• [Information provided]:
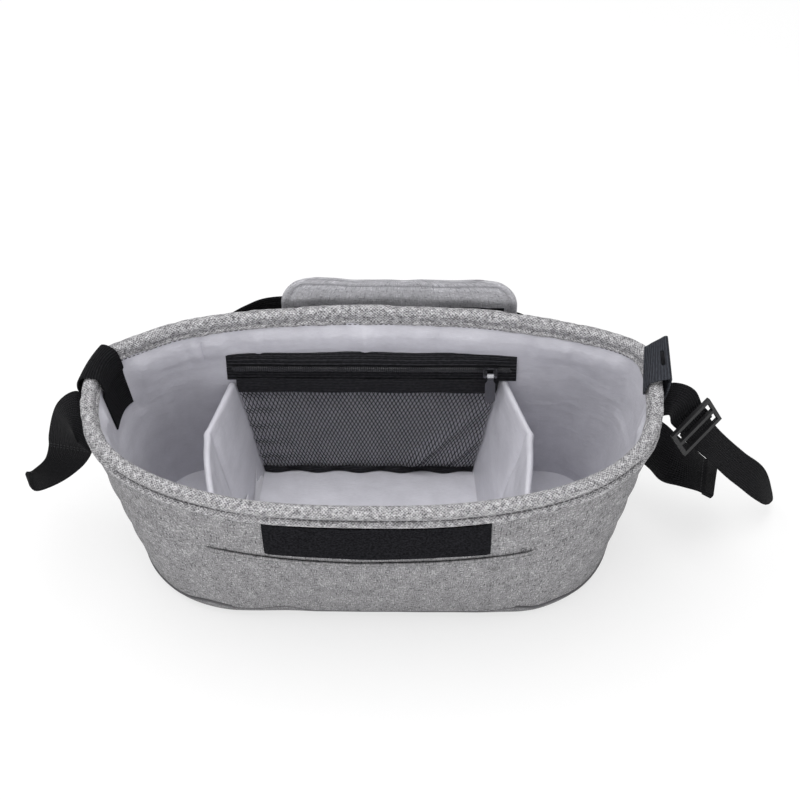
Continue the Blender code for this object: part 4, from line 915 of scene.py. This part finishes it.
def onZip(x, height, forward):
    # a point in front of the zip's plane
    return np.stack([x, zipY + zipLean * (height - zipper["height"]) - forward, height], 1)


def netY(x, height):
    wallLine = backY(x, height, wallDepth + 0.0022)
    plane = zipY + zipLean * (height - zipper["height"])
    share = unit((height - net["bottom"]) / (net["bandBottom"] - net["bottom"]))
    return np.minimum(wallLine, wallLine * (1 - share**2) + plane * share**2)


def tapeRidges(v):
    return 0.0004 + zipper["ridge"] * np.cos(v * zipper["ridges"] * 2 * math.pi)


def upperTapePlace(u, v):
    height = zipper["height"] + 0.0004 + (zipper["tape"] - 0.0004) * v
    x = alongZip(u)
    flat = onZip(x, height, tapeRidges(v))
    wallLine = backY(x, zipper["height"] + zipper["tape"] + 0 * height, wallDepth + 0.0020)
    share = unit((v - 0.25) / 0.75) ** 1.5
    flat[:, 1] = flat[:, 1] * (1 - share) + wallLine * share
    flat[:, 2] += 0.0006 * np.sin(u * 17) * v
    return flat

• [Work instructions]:
Please repeat the material above, word for word and in full.

• [Answer below]:
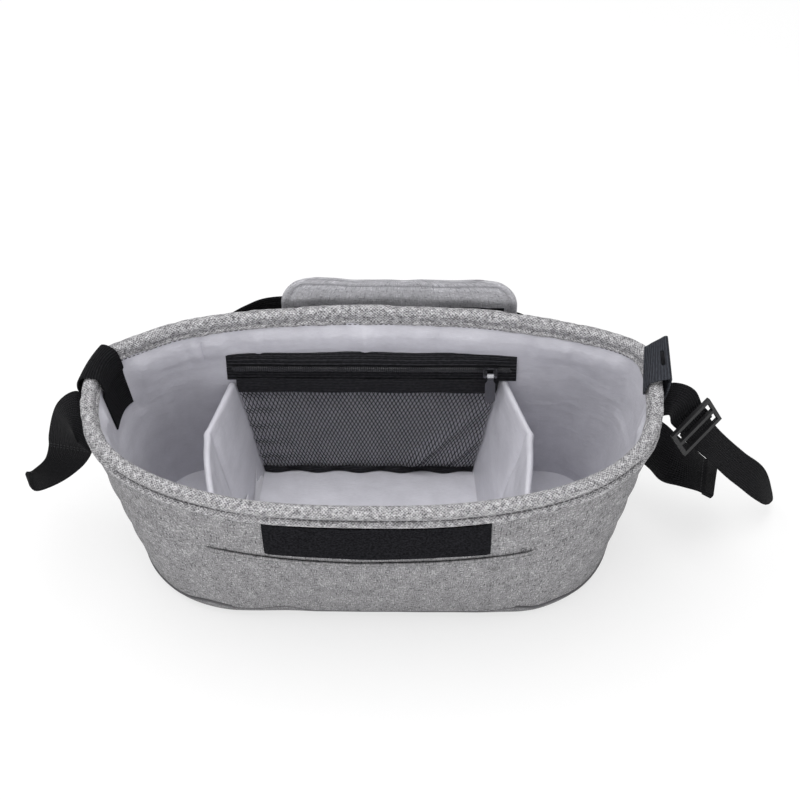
Continue the Blender code for this object: part 4, from line 915 of scene.py. This part finishes it.
def onZip(x, height, forward):
    # a point in front of the zip's plane
    return np.stack([x, zipY + zipLean * (height - zipper["height"]) - forward, height], 1)


def netY(x, height):
    wallLine = backY(x, height, wallDepth + 0.0022)
    plane = zipY + zipLean * (height - zipper["height"])
    share = unit((height - net["bottom"]) / (net["bandBottom"] - net["bottom"]))
    return np.minimum(wallLine, wallLine * (1 - share**2) + plane * share**2)


def tapeRidges(v):
    return 0.0004 + zipper["ridge"] * np.cos(v * zipper["ridges"] * 2 * math.pi)


def upperTapePlace(u, v):
    height = zipper["height"] + 0.0004 + (zipper["tape"] - 0.0004) * v
    x = alongZip(u)
    flat = onZip(x, height, tapeRidges(v))
    wallLine = backY(x, zipper["height"] + zipper["tape"] + 0 * height, wallDepth + 0.0020)
    share = unit((v - 0.25) / 0.75) ** 1.5
    flat[:, 1] = flat[:, 1] * (1 - share) + wallLine * share
    flat[:, 2] += 0.0006 * np.sin(u * 17) * v
    return flat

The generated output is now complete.